BANGKOK: Suspected insurgents killed a government official during a driving-by shooting on Saturday morning in Thailand’s violent south, local media reported. Abdultoroh Rehniya, the chief of governmental department Samakhee Tambon Administration Organization, was gunned down on a motorcycle in Narathiwat Province’s Rueso district while he returns from sending his daughter off to a Children’s Day event in the district.
-- Xinhua

BOGOTA: Hostages of Colombian guerrillas move around jungle camps with chains around their necks that are wrapped around a log at night when they sleep, always fearing execution at the first sign of a rescue attempt, a former captive said. “Soldiers and police live in chains all day long. They have one around their neck for anything they do. The rest of the chain they keep in a sack slung over their shoulder,” Consuelo Gonzalez, 57, told Bogota’s Radio Caracol on Friday. “And at night, their chains are tied and locked around a log near each and every bed where they sleep,” she said a day after being released.
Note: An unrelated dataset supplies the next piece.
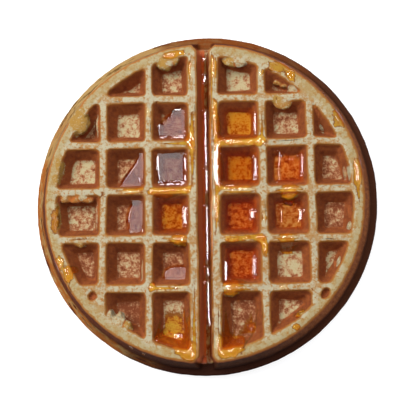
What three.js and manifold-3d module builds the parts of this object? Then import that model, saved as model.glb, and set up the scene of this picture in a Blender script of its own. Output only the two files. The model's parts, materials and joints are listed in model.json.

Gonzalez, a former Colombian lawmaker, and Clara Rojas, 44, a political aide to French-Colombian hostage Ingrid Betancourt, were freed by Colombia’s FARC rebel group on Thursday after six and five years of captivity respectively.
-- AFP

WASHINGTON: The US presidential race gathered steam Saturday as candidates promised fresh initiatives to bolster the lackluster economy ahead of a new round of primaries in the blue-collar state of Michigan. The Midwestern state, home to major US automakers, holds its primaries on Tuesday. The focus on the economy comes amid rising concern among voters not only in Michigan, home to a troubled car industry and an unemployment rate of 7.4 percent, but the rest of the country amid a housing crisis and rising gasoline prices.
-- AFP

WASHINGTON: Rival accounts and videos of an incident between Iranian and US military boats have sowed confusion over the gravity of the confrontation and exactly what happened in the Gulf’s Strait of Hormuz. The January 6 incident took place before President George W. Bush left on a Middle East tour, raising already high tensions between Washington and Tehran as the US government lodged a formal protest on Thursday.
-- AFP

CAMP ARIFJAN, Kuwait: US President George W. Bush called Saturday on Syria to cut the “flow of terrorists” into Iraq and on Iran to stop supporting militias that attack US forces and Iraqis.  Syria “needs to further reduce the flow of terrorists” and “Iran must stop supporting militias,” he told reporters after meeting his top political and military commanders in Iraq at a US base in Kuwait.
-- AFP

n MOSCOW: The orbit of the International Space Station has been successfully corrected in preparation for the planned docking of three spacecraft next month, the Interfax news agency reported citing the Russian space control center. “The correction of the orbit was successful,” Interfax quoted a Russian space control center official as saying.
-- AFP

PRAGUE: The bizarre case of a 33-year old Czech woman who fooled authorities across Europe by taking on the identities of 13-year-old boys and girls has gripped her homeland. Victim or guilty party, astounding actress or mentality disturbed woman, prison psychiatrists were trying and get some answers from baby-faced Barbora Skrlova after she was detained on identity theft charges following her repartriation from Norway on Wednesday.